Go retro with this old school dress based on Captain America's costume. This would be about the most awesome Fourth of July dress someone could wear, I think. Just stay away from icy waters or you might wake up 60+ years in the future. Available in sizes S-3XL.
If you want a skirt that is more eye-catching then how about one that actually twinkles? This skirt is powered by a small battery pack that tucks into the waistband and makes constellations form through LED lights. Looks like you gotta put in some work to make this one practical, but it looks awesome in motion. XS-5X available.
If I saw a girl wearing this dress out in the wilds I might seriously think of proposing on the spot. This is a glow in the dark ouija board dress. Is it pretty amazing that it even exists? Yes. Available in XS-3XL.
Ahahahah. You can be Mr. Meseeks! Look at you! Holy shit, I'd pay good money to see a grown ass man wear that at the local grocery store. Available S-3XL for those brave enough to actually put this thing on.
This one's less embarrassing because it's a robe meant to be a comfy bathwater sponge thing in the comfort of your home. It's also not a onesie, so even if you did wear it outside to get the morning paper like you always see dads do in the movies it's still not as embarrassing, even if it is a Zelda bathrobe with a fake sword stitched to its back.
I know this is supposed to be cute, but to me these light up Pikachu slippers make it look like you're stomping on these little yellow pocket monsters like you're trying to make Pikachu wine or something. Maybe it looks better in person, but watching that .gif makes the light up stomping look pretty brutal, like the worst Irreversible mash-up ever.

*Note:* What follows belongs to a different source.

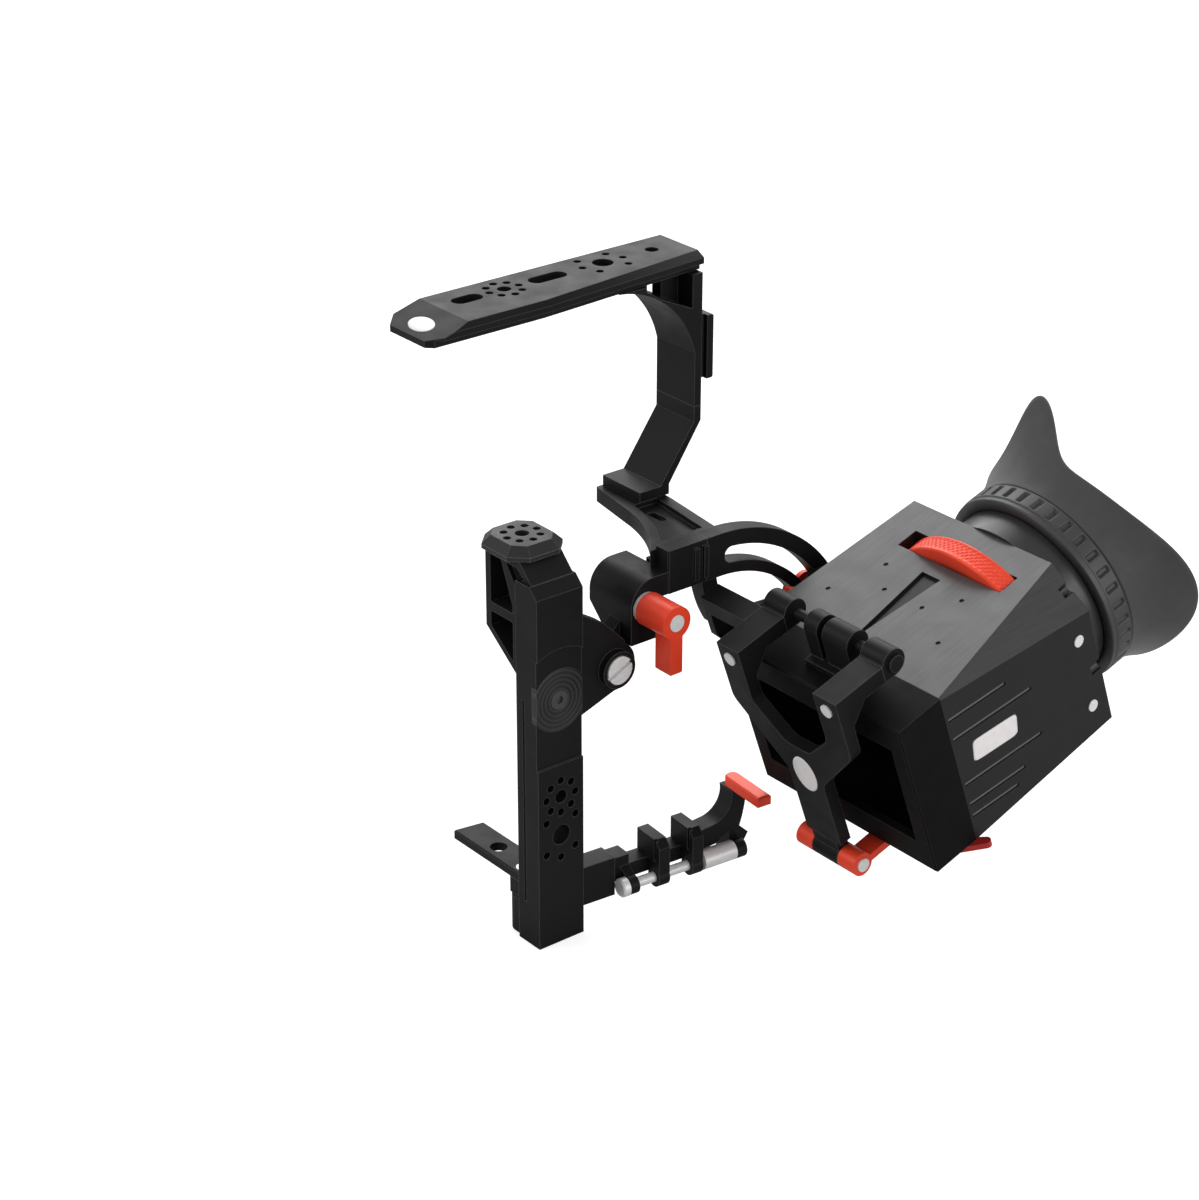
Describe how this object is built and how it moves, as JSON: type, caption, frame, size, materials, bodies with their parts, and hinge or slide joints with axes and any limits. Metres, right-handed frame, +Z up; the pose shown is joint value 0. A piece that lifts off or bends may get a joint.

Wow, this is a real thing... and it looks really sharp! A suit and tie that is covered in a Pac-Man game going on! I doubt you're nailing many job interviews dressed like that, but who knows? Is it just me or does this suit call out for a new David S. Pumpkins style character? John G. Pacman, maybe? Someone start that fan-fic.
If you dig Star-Lord's jacket from Guardians of the Galaxy (and who doesn't, really) then you can have one of your very own! Available in S-3X and made out of faux lambskin leather so you don't even have to feel guilty about wearing it! Also makes it super maneuverable for when you're in a tight situation or need to perform a galaxy-saving dance move.
I gotta admit, this watch looks classy as hell. You could get away with wearing that into a meeting with the company CEO and never tip the hat to your inner geek. That's not how I'd do it if I owned that watch, of course. I'd make sure everybody saw the Rebel insignia at the top, but that's how I roll.
No, that's not Leonardo DiCaprio in The Revenant cosplay. That, my friends, is a Rocket Raccoon bomber jacket made especially for the ladies. It looks... warm. Available in XS-3XL.
This is a little bit less... furry... than the previous jacket on offer for the ladies. This is a Wonder Woman motorcycle jacket, which means it's got that sweet off-center zipper thing that looks especially badass when you angrily zip up at the end of an argument. Available in XS-3XL.
So some enterprising artist has made this amazing belt buckle based on Mad Max: Fury Road. You can be a War Boy and chase down guzzeline if you want... Be careful bending over, though. Those flames look ready to punch some holes in your gut...
$75.00 for the cast iron finish.
For The Super Rich Only ($250.00 and up)
The guy who makes the Fury Road belt buckle also makes this crazy piece of art. It's a belt buckle so big it doubles Krang from TMNT cosplay! The image featured is the $250 fully painted item. If you're handy with paints you can get the base unpainted sculpt for just $50. I'm worthless at that stuff, so it'd be me springing for that awesome paint job instead.